Return each line containing the string "that".
----- Source material
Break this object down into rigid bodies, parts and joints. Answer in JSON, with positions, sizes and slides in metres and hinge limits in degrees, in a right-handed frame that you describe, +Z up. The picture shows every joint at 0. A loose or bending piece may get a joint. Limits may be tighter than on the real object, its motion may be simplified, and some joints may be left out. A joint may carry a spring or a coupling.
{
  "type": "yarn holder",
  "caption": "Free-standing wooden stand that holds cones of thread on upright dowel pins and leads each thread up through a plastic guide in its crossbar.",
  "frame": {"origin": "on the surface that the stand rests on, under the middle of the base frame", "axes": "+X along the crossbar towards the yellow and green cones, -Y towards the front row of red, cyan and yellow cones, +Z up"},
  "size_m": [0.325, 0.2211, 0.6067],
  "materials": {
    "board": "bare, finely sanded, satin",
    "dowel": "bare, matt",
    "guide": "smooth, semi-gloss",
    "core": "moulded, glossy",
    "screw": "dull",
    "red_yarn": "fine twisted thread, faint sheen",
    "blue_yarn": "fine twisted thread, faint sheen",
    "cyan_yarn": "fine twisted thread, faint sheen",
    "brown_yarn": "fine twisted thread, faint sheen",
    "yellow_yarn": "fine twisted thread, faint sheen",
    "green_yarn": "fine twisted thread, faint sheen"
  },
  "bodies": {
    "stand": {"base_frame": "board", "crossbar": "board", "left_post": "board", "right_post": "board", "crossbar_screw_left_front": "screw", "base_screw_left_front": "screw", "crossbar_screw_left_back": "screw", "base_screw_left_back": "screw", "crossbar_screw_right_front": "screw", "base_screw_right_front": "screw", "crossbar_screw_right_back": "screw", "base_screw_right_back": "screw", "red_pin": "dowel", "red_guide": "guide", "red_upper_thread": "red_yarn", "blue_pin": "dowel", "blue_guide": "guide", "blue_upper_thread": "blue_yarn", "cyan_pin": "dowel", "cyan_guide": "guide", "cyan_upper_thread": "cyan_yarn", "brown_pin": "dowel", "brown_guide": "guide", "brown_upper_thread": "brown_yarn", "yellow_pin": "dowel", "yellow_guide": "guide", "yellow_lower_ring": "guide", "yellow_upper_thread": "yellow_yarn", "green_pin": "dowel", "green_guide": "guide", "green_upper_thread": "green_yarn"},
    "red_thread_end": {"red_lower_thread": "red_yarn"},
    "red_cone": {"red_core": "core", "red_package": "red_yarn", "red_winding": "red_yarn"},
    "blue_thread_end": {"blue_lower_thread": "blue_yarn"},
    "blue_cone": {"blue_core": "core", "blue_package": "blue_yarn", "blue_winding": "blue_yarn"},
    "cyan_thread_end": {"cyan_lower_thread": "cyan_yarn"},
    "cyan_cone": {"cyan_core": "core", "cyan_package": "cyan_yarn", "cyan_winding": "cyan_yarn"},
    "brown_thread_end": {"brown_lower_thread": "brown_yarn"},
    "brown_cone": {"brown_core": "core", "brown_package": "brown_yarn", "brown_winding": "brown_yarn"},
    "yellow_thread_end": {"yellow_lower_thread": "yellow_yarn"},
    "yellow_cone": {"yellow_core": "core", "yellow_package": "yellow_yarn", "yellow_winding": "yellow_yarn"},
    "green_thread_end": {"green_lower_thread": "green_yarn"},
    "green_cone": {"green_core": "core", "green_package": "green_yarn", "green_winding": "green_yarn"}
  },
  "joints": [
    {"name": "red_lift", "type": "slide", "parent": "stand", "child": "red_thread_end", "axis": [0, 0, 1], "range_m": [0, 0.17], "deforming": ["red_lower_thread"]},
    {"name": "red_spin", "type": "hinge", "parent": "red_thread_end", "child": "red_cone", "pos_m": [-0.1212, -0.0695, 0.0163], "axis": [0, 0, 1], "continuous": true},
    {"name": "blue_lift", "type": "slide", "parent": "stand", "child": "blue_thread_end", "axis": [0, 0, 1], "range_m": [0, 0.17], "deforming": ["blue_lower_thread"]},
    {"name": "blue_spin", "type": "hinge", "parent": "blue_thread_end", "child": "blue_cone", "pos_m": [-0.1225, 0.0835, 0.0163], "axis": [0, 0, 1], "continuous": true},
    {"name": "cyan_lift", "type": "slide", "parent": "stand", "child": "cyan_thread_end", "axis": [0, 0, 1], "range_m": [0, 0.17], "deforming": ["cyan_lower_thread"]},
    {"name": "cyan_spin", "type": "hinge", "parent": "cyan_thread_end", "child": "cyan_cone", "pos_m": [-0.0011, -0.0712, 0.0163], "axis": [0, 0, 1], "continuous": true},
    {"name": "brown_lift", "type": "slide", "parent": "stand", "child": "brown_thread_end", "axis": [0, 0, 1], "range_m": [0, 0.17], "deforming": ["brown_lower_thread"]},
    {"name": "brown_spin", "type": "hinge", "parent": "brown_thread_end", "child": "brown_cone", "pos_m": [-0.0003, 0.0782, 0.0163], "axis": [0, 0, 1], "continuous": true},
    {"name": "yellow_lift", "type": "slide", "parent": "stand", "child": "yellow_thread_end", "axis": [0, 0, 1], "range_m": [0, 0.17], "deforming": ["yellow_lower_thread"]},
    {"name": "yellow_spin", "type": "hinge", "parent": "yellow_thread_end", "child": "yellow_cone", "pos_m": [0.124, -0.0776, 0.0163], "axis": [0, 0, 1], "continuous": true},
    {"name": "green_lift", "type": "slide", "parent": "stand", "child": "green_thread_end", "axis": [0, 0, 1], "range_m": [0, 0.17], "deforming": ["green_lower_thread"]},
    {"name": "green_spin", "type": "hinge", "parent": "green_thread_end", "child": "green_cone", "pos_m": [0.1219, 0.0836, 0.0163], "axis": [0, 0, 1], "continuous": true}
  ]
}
----------
_Response to this exercise_:
Break this object down into rigid bodies, parts and joints. Answer in JSON, with positions, sizes and slides in metres and hinge limits in degrees, in a right-handed frame that you describe, +Z up. The picture shows every joint at 0. A loose or bending piece may get a joint. Limits may be tighter than on the real object, its motion may be simplified, and some joints may be left out. A joint may carry a spring or a coupling.
  "caption": "Free-standing wooden stand that holds cones of thread on upright dowel pins and leads each thread up through a plastic guide in its crossbar.",
  "frame": {"origin": "on the surface that the stand rests on, under the middle of the base frame", "axes": "+X along the crossbar towards the yellow and green cones, -Y towards the front row of red, cyan and yellow cones, +Z up"},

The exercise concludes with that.